With a well-trained consistency model \(\boldsymbol{f}_{\boldsymbol{\theta}}(\cdot, \cdot)\), generate samples by sampling from the initial distribution \(\hat{\mathbf{x}}_T \sim \mathcal{N}\left(\mathbf{0}, T^2 \boldsymbol{I}\right)\)

\(\rightarrow\) \(\hat{\mathbf{x}}_\epsilon=\boldsymbol{f}_{\boldsymbol{\theta}}\left(\hat{\mathbf{x}}_T, T\right)\).

• Only ONE forward pass through the consistency model
• Can also evaluate the consistency model multiple times

4. Training Consistency Models via Distillation

Training consistency models based on distilling a pre-trained score model \(s_\phi(\mathbf{x}, t)\).

\(\rightarrow\) Plugging the score model \(s_\phi(\mathbf{x}, t)\) into the PF ODE.

Discretize the time horizon \([\epsilon, T]\) into \(N-1\) sub-intervals

• with boundaries \(t_1=\epsilon<\) \(t_2<\cdots<t_N=T\). I

When \(N\) is sufficiently large, can obtain an accurate estimate of \(\mathbf{x}_{t_n}\) from \(\mathbf{x}_{t_{n+1}}\)

( by running one discretization step of a numerical ODE solver )

• \(\hat{\mathbf{x}}_{t_n}^{\boldsymbol{\phi}}:=\mathbf{x}_{t_{n+1}}+\left(t_n-t_{n+1}\right) \Phi\left(\mathbf{x}_{t_{n+1}}, t_{n+1} ; \boldsymbol{\phi}\right)\).

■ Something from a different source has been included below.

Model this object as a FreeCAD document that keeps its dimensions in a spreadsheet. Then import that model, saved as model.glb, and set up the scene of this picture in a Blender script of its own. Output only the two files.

  • \(\Phi(\cdots ; \phi)\) : update function of a onestep ODE solver applied to the empirical PF ODE.

    • ex) Euler solver, we have \(\Phi(\mathbf{x}, t ; \boldsymbol{\phi})=\) \(-t s_\phi(\mathbf{x}, t)\)

      \(\rightarrow\) \(\hat{\mathbf{x}}_{t_n}^\phi=\mathbf{x}_{t_{n+1}}-\left(t_n-t_{n+1}\right) t_{n+1} s_\phi\left(\mathbf{x}_{t_{n+1}}, t_{n+1}\right)\)

Procedures

• Step 1) Given a data point \(\mathbf{x}\), generate a pair of adjacent data points \(\left(\hat{\mathbf{x}}_{t_n}^\phi, \mathbf{x}_{t_{n+1}}\right)\) on the PF ODE trajectory
• Step 2) Train the consistency model by minimizing its output differences on the pair \(\left(\hat{\mathbf{x}}_{t_n}^\phi, \mathbf{x}_{t_{n+1}}\right)\).

\(\mathcal{L}_{C D}^N\left(\boldsymbol{\theta}, \boldsymbol{\theta}^{-} ; \boldsymbol{\phi}\right):= \quad \mathbb{E}\left[\lambda\left(t_n\right) d\left(\boldsymbol{f}_{\boldsymbol{\theta}}\left(\mathbf{x}_{t_{n+1}}, t_{n+1}\right), \boldsymbol{f}_{\boldsymbol{\theta}^{-}}\left(\hat{\mathbf{x}}_{t_n}^\phi, t_n\right)\right)\right]\).

\(\boldsymbol{\theta}^{-} \leftarrow \operatorname{stopgrad}\left(\mu \boldsymbol{\theta}^{-}+(1-\mu) \boldsymbol{\theta}\right)\).

5. Training Consistency Models in Isolation

Avoid pre-trained score model by leveraging the following unbiased estimator

\(\nabla \log p_t\left(\mathbf{x}_t\right)=-\mathbb{E}\left[\frac{\mathbf{x}_t-\mathbf{x}}{t^2} \mid \mathbf{x}_t\right]\).

• where \(\mathbf{x} \sim p_{\text {data }}\) and \(\mathbf{x}_t \sim \mathcal{N}\left(\mathbf{x} ; t^2 \boldsymbol{I}\right)\).

\(\rightarrow\) Given \(\mathbf{x}\) and \(\mathbf{x}_t\), we can estimate \(\nabla \log p_t\left(\mathbf{x}_t\right)\) with \(-\left(\mathbf{x}_t-\mathbf{x}\right) / t^2\).